- Data shown
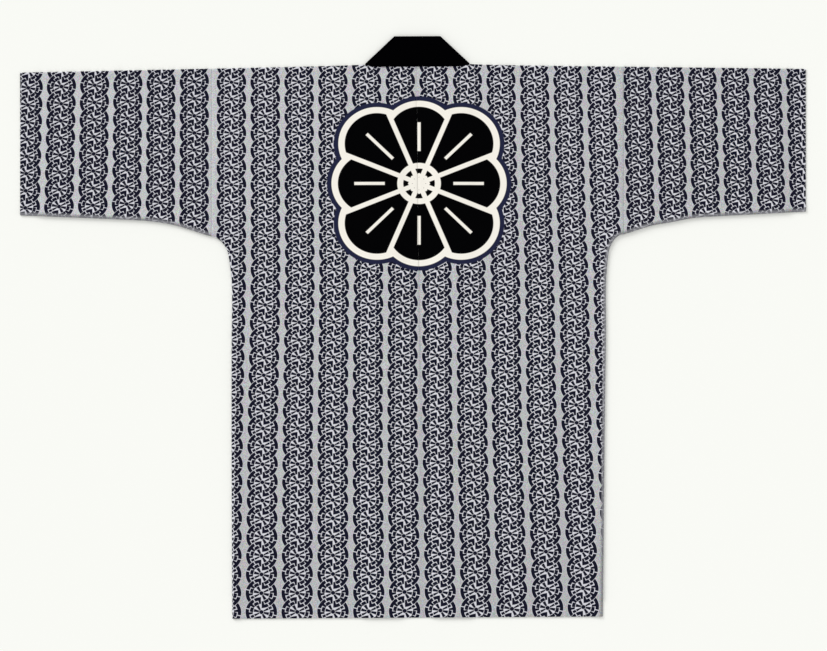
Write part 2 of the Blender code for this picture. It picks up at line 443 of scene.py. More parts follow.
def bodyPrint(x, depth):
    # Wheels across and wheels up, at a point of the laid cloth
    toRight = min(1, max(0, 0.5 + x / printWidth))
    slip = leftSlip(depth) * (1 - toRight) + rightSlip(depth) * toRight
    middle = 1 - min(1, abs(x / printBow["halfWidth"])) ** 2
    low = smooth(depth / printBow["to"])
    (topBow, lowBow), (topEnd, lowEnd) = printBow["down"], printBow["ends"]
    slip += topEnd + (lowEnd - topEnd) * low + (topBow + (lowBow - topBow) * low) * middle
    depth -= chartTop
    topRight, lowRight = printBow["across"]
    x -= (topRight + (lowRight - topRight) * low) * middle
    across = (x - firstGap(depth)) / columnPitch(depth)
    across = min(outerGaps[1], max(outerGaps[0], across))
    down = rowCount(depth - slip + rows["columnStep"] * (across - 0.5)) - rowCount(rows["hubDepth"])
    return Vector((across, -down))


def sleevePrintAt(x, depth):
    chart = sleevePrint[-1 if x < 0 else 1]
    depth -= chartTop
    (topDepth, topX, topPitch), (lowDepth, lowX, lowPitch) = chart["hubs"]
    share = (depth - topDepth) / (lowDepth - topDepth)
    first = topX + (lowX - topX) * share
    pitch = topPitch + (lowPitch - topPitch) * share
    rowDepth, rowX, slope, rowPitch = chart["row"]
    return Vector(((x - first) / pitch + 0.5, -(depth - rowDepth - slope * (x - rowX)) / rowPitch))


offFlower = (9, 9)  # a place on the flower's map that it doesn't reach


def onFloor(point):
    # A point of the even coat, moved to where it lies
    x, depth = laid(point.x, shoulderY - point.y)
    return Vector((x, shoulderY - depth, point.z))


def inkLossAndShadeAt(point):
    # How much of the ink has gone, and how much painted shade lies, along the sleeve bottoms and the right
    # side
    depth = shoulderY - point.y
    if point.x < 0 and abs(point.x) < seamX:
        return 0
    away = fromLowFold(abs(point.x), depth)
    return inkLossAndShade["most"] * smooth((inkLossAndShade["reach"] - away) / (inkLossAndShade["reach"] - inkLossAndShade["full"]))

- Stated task
Copy the lines from the start of the data verbatim, stopping after the line containing "return Vector((across, -down))".

- Completed exercise
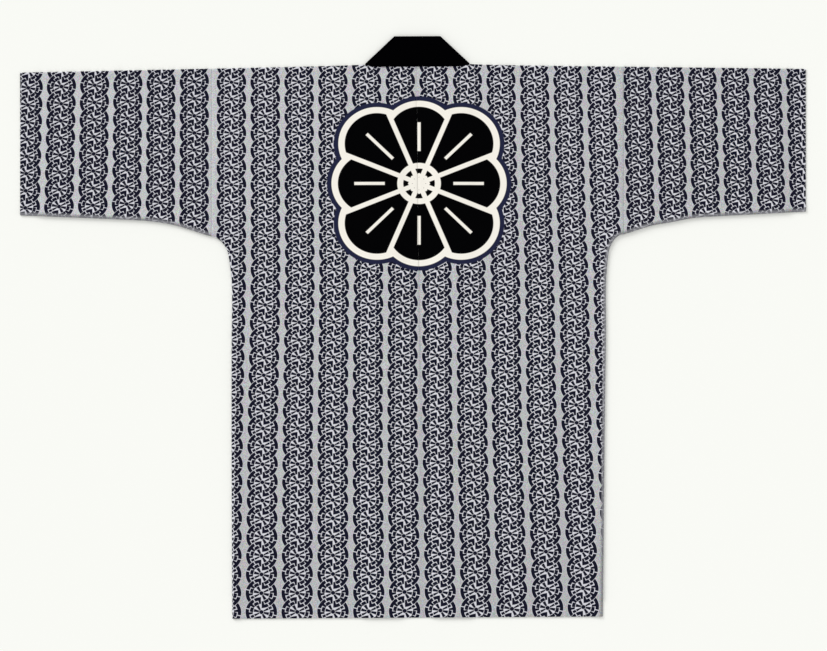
Write part 2 of the Blender code for this picture. It picks up at line 443 of scene.py. More parts follow.
def bodyPrint(x, depth):
    # Wheels across and wheels up, at a point of the laid cloth
    toRight = min(1, max(0, 0.5 + x / printWidth))
    slip = leftSlip(depth) * (1 - toRight) + rightSlip(depth) * toRight
    middle = 1 - min(1, abs(x / printBow["halfWidth"])) ** 2
    low = smooth(depth / printBow["to"])
    (topBow, lowBow), (topEnd, lowEnd) = printBow["down"], printBow["ends"]
    slip += topEnd + (lowEnd - topEnd) * low + (topBow + (lowBow - topBow) * low) * middle
    depth -= chartTop
    topRight, lowRight = printBow["across"]
    x -= (topRight + (lowRight - topRight) * low) * middle
    across = (x - firstGap(depth)) / columnPitch(depth)
    across = min(outerGaps[1], max(outerGaps[0], across))
    down = rowCount(depth - slip + rows["columnStep"] * (across - 0.5)) - rowCount(rows["hubDepth"])
    return Vector((across, -down))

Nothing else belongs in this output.